VT : C’était la période Bruce Lee. Beaucoup de jeunes imitaient ses films sans comprendre la philosophie des arts martiaux. Ils se battaient dans la rue, jetaient des coups de pied à tout-va. Mais le taekwondo, lui, reposait sur la rigueur et le contrôle de soi. Nous ne cherchions pas la bagarre, nous cherchions à l’éviter.
Seule parmi les hommes, Véronique Tadjo (au milieu) a été la première femme, ceinture noire ivoirienne de taekwondo (Ph DR)
La discipline nous apprenait à canaliser nos pulsions, à prévenir plutôt qu’à provoquer. C’est ainsi que nous avons brisé les préjugés en montrant que le taekwondo est une école de maîtrise et de respect.
LP : Quel regard portez-vous sur l’évolution du taekwondo ivoirien, de vos débuts à aujourd’hui ?
VT : Le taekwondo a connu une évolution remarquable. Aujourd’hui, c’est un art martial très prisé, avec des champions et des championnes qui brillent au niveau national et international. C’est formidable de voir cette discipline occuper une telle place. Mais cette popularité attire aussi des convoitises.
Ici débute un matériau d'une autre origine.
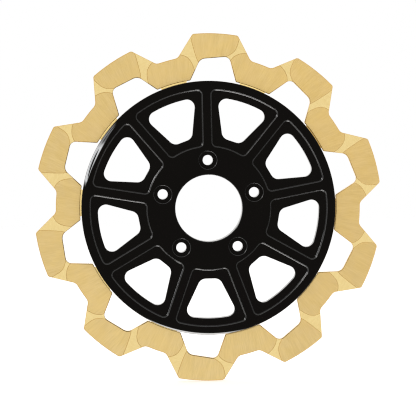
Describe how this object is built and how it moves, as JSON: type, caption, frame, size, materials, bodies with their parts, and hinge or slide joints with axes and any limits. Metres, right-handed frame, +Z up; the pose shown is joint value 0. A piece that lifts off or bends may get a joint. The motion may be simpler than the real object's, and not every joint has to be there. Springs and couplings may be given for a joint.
{
  "type": "brake disc rotor",
  "caption": "Semi-floating motorcycle brake disc: a gold scalloped friction ring carried by tabs behind a black spoked billet carrier with milled pockets.",
  "frame": {"origin": "centre of the wheel bolt circle on the hub's mounting face", "axes": "+Y along the wheel axis towards the wheel, so the visible outer face looks towards -Y; +Z up through one wheel-bolt hole; +X to the right as the outer face is seen"},
  "size_m": [0.2972, 0.019, 0.2996],
  "materials": {
    "black_anodised": "gloss black anodised billet, bright milled edge lines",
    "gold_pad_steel": "gold coated stainless plate, ground pads and smoother relieved legs",
    "bobbin_steel": "turned stainless, satin",
    "washer_steel": "stamped stainless, satin",
    "spring_steel": "spring steel, dull",
    "screw_steel": "black oxide alloy steel, satin"
  },
  "bodies": {
    "carrier_body": {"carrier": "black_anodised", "drive_bobbin_01": "bobbin_steel", "drive_bobbin_02": "bobbin_steel", "drive_bobbin_03": "bobbin_steel", "drive_bobbin_04": "bobbin_steel", "drive_bobbin_05": "bobbin_steel", "drive_bobbin_06": "bobbin_steel", "drive_bobbin_07": "bobbin_steel", "drive_bobbin_08": "bobbin_steel", "drive_bobbin_09": "bobbin_steel", "drive_bobbin_10": "bobbin_steel", "wave_washer_01": "spring_steel", "wave_washer_02": "spring_steel", "wave_washer_03": "spring_steel", "wave_washer_04": "spring_steel", "wave_washer_05": "spring_steel", "wave_washer_06": "spring_steel", "wave_washer_07": "spring_steel", "wave_washer_08": "spring_steel", "wave_washer_09": "spring_steel", "wave_washer_10": "spring_steel", "button_screw_01": "screw_steel", "button_screw_02": "screw_steel", "button_screw_03": "screw_steel", "button_screw_04": "screw_steel", "button_screw_05": "screw_steel", "button_screw_06": "screw_steel", "button_screw_07": "screw_steel", "button_screw_08": "screw_steel", "button_screw_09": "screw_steel", "button_screw_10": "screw_steel"},
    "floating_ring": {"friction_ring": "gold_pad_steel", "flat_washer_01": "washer_steel", "flat_washer_02": "washer_steel", "flat_washer_03": "washer_steel", "flat_washer_04": "washer_steel", "flat_washer_05": "washer_steel", "flat_washer_06": "washer_steel", "flat_washer_07": "washer_steel", "flat_washer_08": "washer_steel", "flat_washer_09": "washer_steel", "flat_washer_10": "washer_steel"}
  },
  "joints": [
    {"name": "ring_float", "type": "slide", "parent": "carrier_body", "child": "floating_ring", "axis": [0, 1, 0], "range_m": [0, 0.00035], "deforming": ["wave_washer_01", "wave_washer_02", "wave_washer_03", "wave_washer_04", "wave_washer_05", "wave_washer_06", "wave_washer_07", "wave_washer_08", "wave_washer_09", "wave_washer_10"]}
  ]
}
Le risque est de perdre l’essence du taekwondo qui est de former le corps et l’esprit, être un modèle d’endurance et d’exigence. Il faut revenir à une vision claire des objectifs, préserver la cohésion et l’esprit originel. Car ce que le taekwondo nous apprend, on le garde toute la vie.
LP : Votre rêve pour l’avenir du taekwondo en Côte d’Ivoire ?
VT : Mon rêve est de voir le taekwondo retrouver sa cohésion. Plus que jamais, nous en avons besoin. Dans un monde traversé par les tensions, cette discipline peut être un ciment social. Elle nous enseigne la patience, la force intérieure et le respect de l’autre. Si nous parvenons à préserver son essence, le taekwondo continuera à inspirer les générations futures, en Côte d’Ivoire et au-delà.